The following example in C++ demonstrates a challenge presented while debugging asynchronous code.
In this example, the ProcessFile function, which creates an asynchronous task with a continuation lambda, is called from two different places within the application (SearchCustomFile and SearchTestFile). The problem here is that when you run this code and the exception is thrown, you cannot quickly determine how you got there because the execution path could have been through either function. Since the task is created on a new thread, it has no information about the call stack that existed when it was scheduled and, therefore, have no information about the code sequence leading up its creation. The call stack below shows this experience in Visual Studio 2012 and Windows 8.
You can see that you hit an exception within the task continuation, but the call stack tells you nothing about which code path triggered the exception. To deal with this problem, we have added a new feature to the call stack window that provides context to the code sequence leading up to an asynchronous task. The Call Stack window for C++ will now show the frame(s) that existed on the call stack when the task was created. These additional frames are added below the task’s actual call stack and are separated from the actual call stack by an annotated frame named “[Async Call]”. As with any other frame on the call stack, double-clicking on the added frames will navigate to that frame’s source code, if available. A screenshot of the new call stack window is shown below. To minimize performance impact, the number of added frames is limited to 10 by default when in Debug mode (1 in Release mode). For situations warranting more frames, this limit may be changed by defining the PPL_TASK_SAVE_FRAME_COUNT macro in the source code with the number of frames needed.
With the new information presented in the call stack window under the “[Async Call]” annotated frame combined with the new Just My Code feature for C++, I am able to immediately discover where I am and how I got there when the First-Chance exception is caught. This will, ultimately, reduce the time it takes to find the root cause of the problem in the code.
Now, look at the call stack you can see across the asynchronous calls to see how your own code led to the current state of the app. Double-clicking on the frame in default.js takes you to your own code that was the source of the issue.
Consider the following code.
private async void Button_Click(object sender, RoutedEventArgs e)
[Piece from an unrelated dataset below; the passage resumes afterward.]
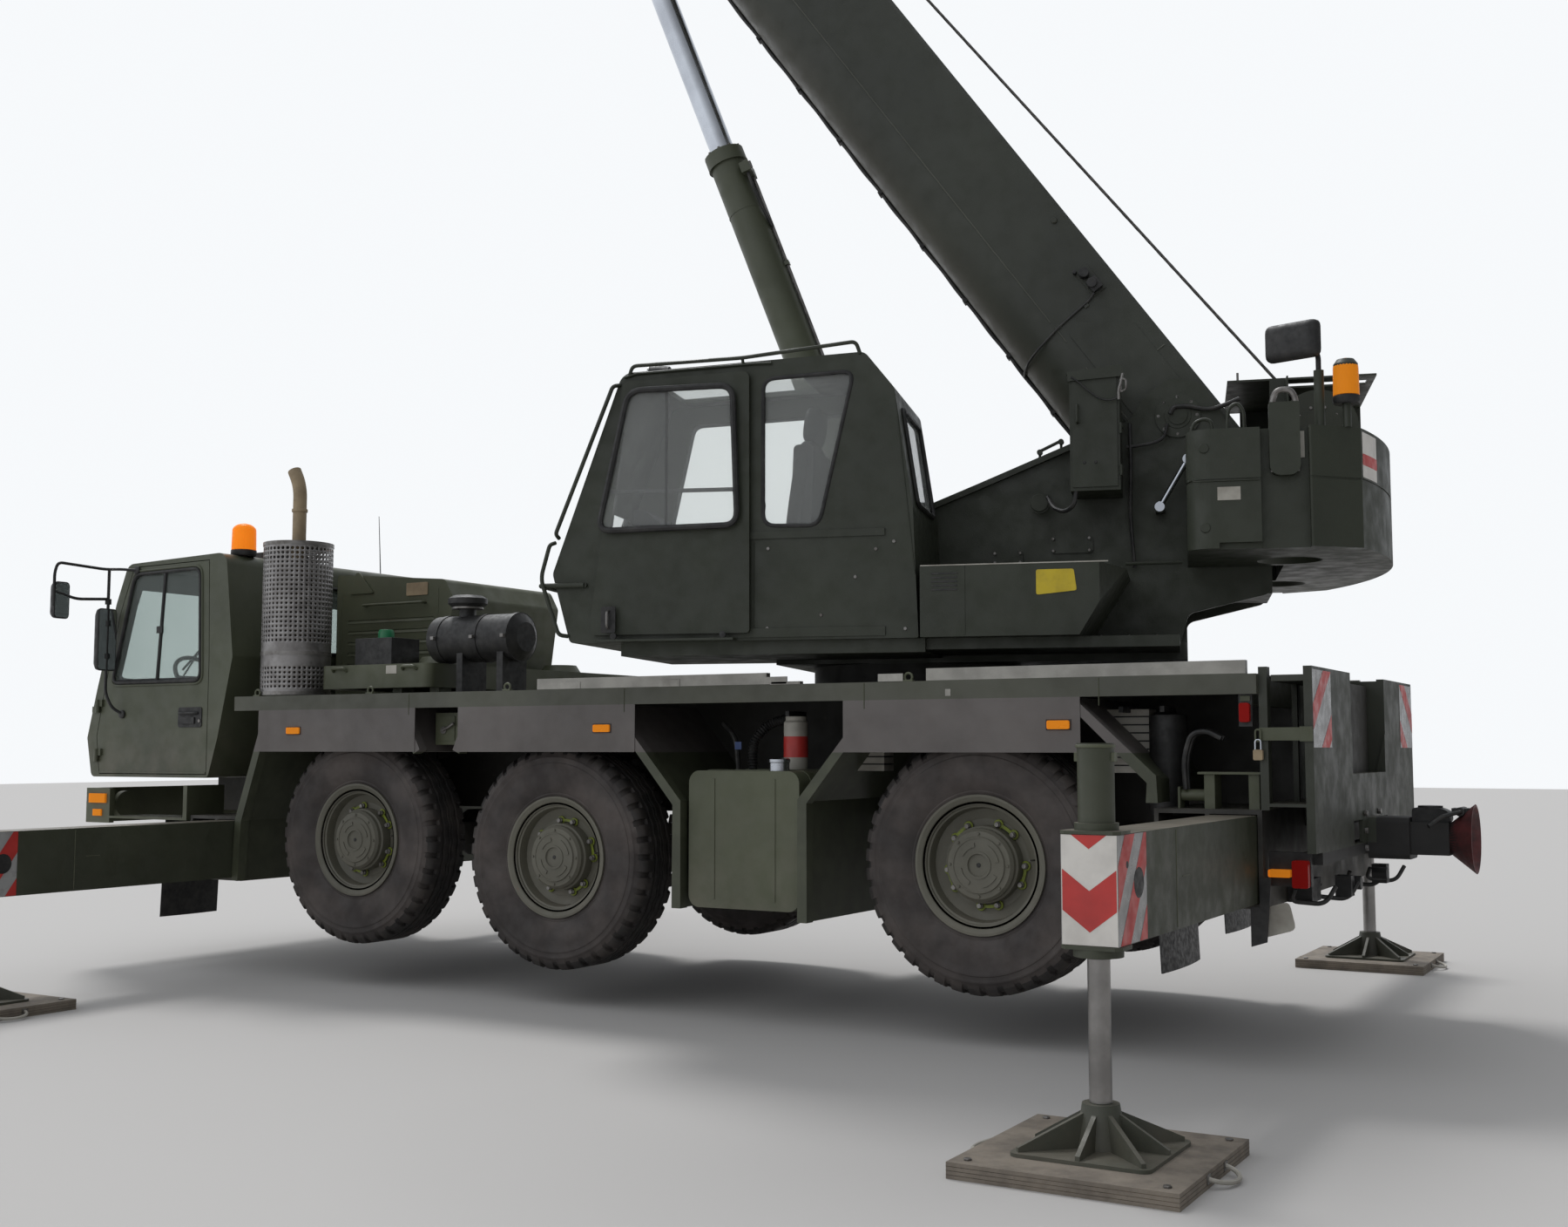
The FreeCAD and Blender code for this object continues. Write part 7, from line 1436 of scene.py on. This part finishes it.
for side in SIDES:
    y0, y1 = sorted((side * 1.318, side * 1.270))
    amber.append(prism(softened(((2.460, 0.944), (2.563, 0.944), (2.563, 0.980), (2.460, 0.980)), 0.008), y0, y1))
    tail_red.append(prism(softened(((2.571, 0.896), (2.646, 0.896), (2.646, 1.026), (2.571, 1.026)), 0.012), y0, y1))
    holders.append(block(2.455, 2.650, *flank(side, 1.272, 1.225), 0.900, 1.060))
    holders.append(block(2.480, 2.500, *flank(side, 1.262, 1.230), 0.930, 1.062))
pale_sheet = prism(softened(((2.445, 0.800), (2.550, 0.832), (2.580, 0.700), (2.412, 0.650)), 0.03), -1.296, -1.290)
back_flap = prism(((2.424, 0.940), (2.480, 0.940), (2.455, 0.640), (2.380, 0.615), (2.380, 0.800), (2.424, 0.806)),
                  -1.340, -1.332)
piece("rear_markings", "carrier",
      {SHADED_WHITE_FILM: white, RED: red, PAINT_CARRIER: strap + hasp + side_label, TAN: lock, CHROME: shackle,
       RED_LENS: side_lamp + tail_red, AMBER: amber, TRIM: holders + side_base + [back_flap], PALE: [pale_sheet]},
      bevel=0.0015, angle=30)
print("stripes on two panels, lamps and strap")

# %% [markdown]
# Hoses loop from the deck to the rear outrigger box, and valves hang below it. The trailer coupling's mouth is a cone
# turned about its own axis. It is lined with a thin second cone, so that the red primer inside it is a clean surface.

# %% Outrigger box fittings, hoses and coupling
COUPLING = (3.210, 0.0, 1.080)
posts, tubes, loops = [], [], []
for side in SIDES:
    y = side * 1.200
    posts += [block(x, x + 0.052, *sorted((y - 0.06, y + 0.06)), 1.236, 1.433) for x in (2.148, 2.364)]
    posts += [block(2.120, 2.440, *sorted((y - 0.075, y + 0.075)), 1.425, 1.437)]
    tubes += [bar(points([2.016, 2.150], y, [1.322, 1.322]), 0.029, 24), disc(0.036, 2.008, 2.020, (0, y, 1.322), "x"),
              block(2.010, 2.022, *sorted((y - 0.04, y + 0.04)), 1.236, 1.362)]
    loops += [hose([(2.048, y + k, 1.350), (2.040, y + k, 1.50), (2.078, y + k, 1.622), (2.150, y + k, 1.640),
                    (2.230, y + k, 1.600)], 0.014, 0.10) for k in (-0.03, 0.02)]
under = [hose([(x, y, 0.865), (x - 0.03, y + 0.03, 0.800), (x + 0.12, y + 0.10, 0.785), (x + 0.16, y + 0.16, 0.870)],
              0.012, 0.05) for x, y in ((2.50, -0.95), (2.54, -0.60), (2.50, 0.35), (2.54, 0.72))]
valves = [block(2.44, 2.56, -0.86, -0.66, 0.790, 0.905), block(2.60, 2.68, -0.52, -0.44, 0.800, 0.905),
          block(2.60, 2.68, 0.44, 0.52, 0.800, 0.905)]
valves += [disc(0.035, 2.62, 2.70, (0, y, 0.86), "x", 20) for y in (-0.36, 0.36)]
mouth = [lathe([(0.0765, -0.128), (0.1815, 0.001), (0.1700, 0.001), (0.0640, -0.1175)], COUPLING, "x", 44)]
jaw = [prism(softened(((2.905, 1.150), (3.095, 1.165), (3.090, 1.222), (3.040, 1.242), (2.905, 1.240)), 0.02), -0.06,
             0.06),
       block(3.100, 3.190, -0.050, 0.050, 1.205, 1.240), disc(0.024, -0.075, 0.075, (3.145, 0, 1.222), "y", 20)]
lever = hose([(3.145, -0.070, 1.222), (3.145, -0.110, 1.222), (3.070, -0.160, 1.200), (3.010, -0.215, 1.150)], 0.012,
             0.03)
plate_bolts = copies(disc(0.017, 2.690, 2.708, (0, 0, 0), "x", 6),
                     [(0, y, z) for y in (-0.19, 0.19) for z in (1.03, 1.12, 1.21)])
piece("rear_fittings", "carrier",
      {PAINT_CARRIER: posts + tubes, HOSE: loops + under + [lever], TRIM: valves + jaw,
       STEEL: [plate_bolts], DARK_RED: mouth}, bevel=0.002)
print("coupling mouth lined, hoses and valves hung")

# %% [markdown]
# The hook block hangs from two pairs of falls. Each fall in the frame is a plain rod, so a laid rope is drawn round
# it. A spring catch closes the hook's mouth, and the cheeks carry bolts and a pin cap.

# %% Hook block
hook_x, hook_z = boom_point(PINS_U, PINS_W[1])
low = hook_z - 1.650
reach = 0.175 + 0.009
falls = [laid_rope((hook_x + dx, y, low + 0.28), (hook_x + dx, y, hook_z - 0.02), 0.0102) for dx in (-reach, reach)
         for y in (-0.077, 0.063)]
cheek_bolts = [disc(0.014, *flank(s, 0.110, 0.122), (hook_x + dx, 0, low + dz), sides=6) for s in SIDES
               for dx, dz in ((-0.14, 0.10), (0.14, 0.10), (-0.10, 0.38), (0.10, 0.38))]
catch = hose([(hook_x + 0.055, 0, low - 0.165), (hook_x + 0.01, 0, low - 0.150), (hook_x - 0.105, 0, low - 0.172)],
             0.010, 0.03)
catch_pin = disc(0.014, -0.045, 0.045, (hook_x + 0.055, 0, low - 0.165), sides=14)
blank_plates = [block(hook_x - 0.06, hook_x + 0.06, *flank(s, 0.110, 0.1125), low + 0.17, low + 0.23)
                for s in SIDES]
collar = lathe([(0.041, low - 0.130), (0.052, low - 0.130), (0.052, low - 0.090), (0.041, low - 0.085)],
               (hook_x, 0, 0), "z", 28)
piece("hook_fittings", "hook_block",
      {CABLE: falls, STEEL: cheek_bolts + [catch, catch_pin], TRIM: [collar], PALE: blank_plates}, on_upper,
      bevel=0.0015)
print("hook block with", len(falls), "falls")

# %% [markdown]
# The loaded pieces keep their shape. Each gets the finish of what it is on the real crane; some of these finishes also
# carry painted shade.

# %% Finishes of the loaded pieces
DECK_PAINT = drab_paint("paint_deck", (0.072, 0.074, 0.055), 0.52, 0.10, 0.3, 1.5,
                        beyond=(((2, 1.909, 1),), (0.33, 0.32, 0.29), 0.42, 0.6))
JACK_PAINT = drab_paint("paint_jack", (0.058, 0.062, 0.046), 0.5, 0.15, 0.0, 0.3,
                        beyond=(((2, 0.236, 1),), (0.30, 0.29, 0.28), 0.30, 0.9))
# The rear rack's dark olive is partly painted shade. Under a height of 1.056 m its near-black is painted shade in the
# recess under the rear panels; past x = 4.215 the black is the parts' own.
REAR_PAINT_AND_SHADE = drab_paint("paint_rear", (0.034, 0.038, 0.026), 0.52, 0.05,
                        beyond=(((0, 4.215, 1), (2, 1.056, -1)), (0.022, 0.021, 0.020), 0.6, 0.0))
HOOK_PAINT = drab_paint("paint_hook", (0.050, 0.053, 0.041), 0.5, 0.12, settled=0.2,
                        beyond=(((2, 8.360, 1),), (0.060, 0.058, 0.054), 0.5, 0.5))
PREFIX_FINISH = (("tyre_", TYRE_WALL), ("rim_", PAINT_HUB), ("knuckle_", PAINT_UNDER), ("beam_", PAINT_BEAM),
                 ("jack_", JACK_PAINT), ("mat_", MAT_WOOD), ("cab_door", PAINT_CAB), ("boom", PAINT_BOOM_WITH_SHADE),
                 ("cab_inside", TRIM), ("crane_cab_inside", SEAT))
NODE_FINISH = {"chassis_frame": PAINT_UNDER, "axles": PAINT_UNDER, "deck": DECK_PAINT, "carrier_cab": PAINT_CAB,
               "hood": PAINT_CARRIER, "exhaust": SHEET, "air_cleaner": TRIM, "deck_ballast": PAINT_CARRIER,
               "tanks": PAINT_CARRIER, "rear_rack": REAR_PAINT_AND_SHADE, "front_bumper": PAINT_CARRIER,
               "head_sheaves": STEEL, "hook_block": HOOK_PAINT, "mudguards": PAINT_GUARD, "luff_rod": CHROME,
               "luff_barrel": PAINT_CAB}


def finish_of(name):
    """The finish named for a piece or for the start of its name, and otherwise that of the upper works."""
    for start, material in PREFIX_FINISH:
        if name.startswith(start):
            return material
    return NODE_FINISH.get(name, PAINT_UPPER_WITH_SHADE)


for name, node in nodes.items():
    for place_in_list in node.material_slots:
        place_in_list.material = finish_of(name)

# %% [markdown]
# The camera stands where the photographer stood, on the crane's left behind the rear outrigger, at eye height.
# The light is soft: a pale sky all round and one large lamp high on the left. The floor is a plain pale sheet.

# %% Camera, light and floor
EYE = (5.899, -9.213, 1.550)
TURN_LEFT, LOOK_UP = 30.297, 4.730
camera_data = bpy.data.cameras.new("camera")
camera_data.lens, camera_data.sensor_width = 37.476, 36.0
camera_data.clip_end = 500
camera = bpy.data.objects.new("camera", camera_data)
camera.location = EYE
camera.rotation_euler = (math.radians(90 + LOOK_UP), 0, math.radians(TURN_LEFT))
bpy.context.collection.objects.link(camera)
bpy.context.scene.camera = camera

sky = bpy.data.worlds.new("sky")
bpy.context.scene.world = sky
sky.use_nodes = True
tree = sky.node_tree
plain = tree.nodes["Background"]
plain.inputs["Color"].default_value = (0.93, 0.96, 1.0, 1)
where = tree.nodes.new("ShaderNodeSeparateXYZ")
tree.links.new(tree.nodes.new("ShaderNodeTexCoord").outputs["Generated"], where.inputs[0])
dim = tree.nodes.new("ShaderNodeMapRange")
for socket, value in (("From Min", -0.2), ("From Max", 0.8), ("To Min", 0.95), ("To Max", 0.22)):
    dim.inputs[socket].default_value = value
tree.links.new(where.outputs[0], dim.inputs["Value"])
tree.links.new(dim.outputs[0], plain.inputs["Strength"])
seen = tree.nodes.new("ShaderNodeBackground")
seen.inputs["Color"].default_value = (0.93, 0.95, 0.97, 1)
path = tree.nodes.new("ShaderNodeLightPath")
any_sight = tree.nodes.new("ShaderNodeMath")
any_sight.operation = "MAXIMUM"
tree.links.new(path.outputs["Is Camera Ray"], any_sight.inputs[0])
tree.links.new(path.outputs["Is Transmission Ray"], any_sight.inputs[1])
either = tree.nodes.new("ShaderNodeMixShader")
tree.links.new(any_sight.outputs[0], either.inputs[0])
tree.links.new(plain.outputs[0], either.inputs[1])
tree.links.new(seen.outputs[0], either.inputs[2])
tree.links.new(either.outputs[0], tree.nodes["World Output"].inputs[0])

sun_data = bpy.data.lights.new("soft_sun", "SUN")
sun_data.energy, sun_data.angle = 1.5, math.radians(14)
sun = bpy.data.objects.new("soft_sun", sun_data)
sun.rotation_euler = (math.radians(-17), math.radians(-27), 0)
bpy.context.collection.objects.link(sun)

floor_mesh = bpy.data.meshes.new("floor")
reach = 60.0
floor_mesh.from_pydata([(-reach, -reach, 0), (reach, -reach, 0), (reach, reach, 0), (-reach, reach, 0)], [],
                       [(0, 1, 2, 3)])
floor_finish = Finish("pale_floor", (0.50, 0.485, 0.47), 0.9)
floor_mesh.materials.append(floor_finish.material)
floor = bpy.data.objects.new("floor", floor_mesh)
bpy.context.collection.objects.link(floor)

# %% [markdown]
# The box of the finished model must stay within a few percent of the construction's box.

# %% View transform
bpy.context.scene.view_settings.view_transform = "Standard"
private async Task DoWork(int a)
int i = a*a;
private async Task GetFile(int a)
StorageFolder folder = KnownFolders.DocumentsLibrary;
file = await folder.GetFileAsync(a.ToString() + ".txt");
And let’s say that you have a breakpoint set in the GetFile method. When you stop at that breakpoint, you will get the following call stack.
We would love to hear any questions or comments you have in the comments below or on our MSDN forum.
Collapsing the managed callstack for async methods like that would be very helpful. Having three rows for a resumed async method does seem a little extraneous, though, especially if you nest async calls several levels deep.
Awesome! Debugging async code is definitely a challenge and every little bit of information that the debugger can provide about the context well help immensely.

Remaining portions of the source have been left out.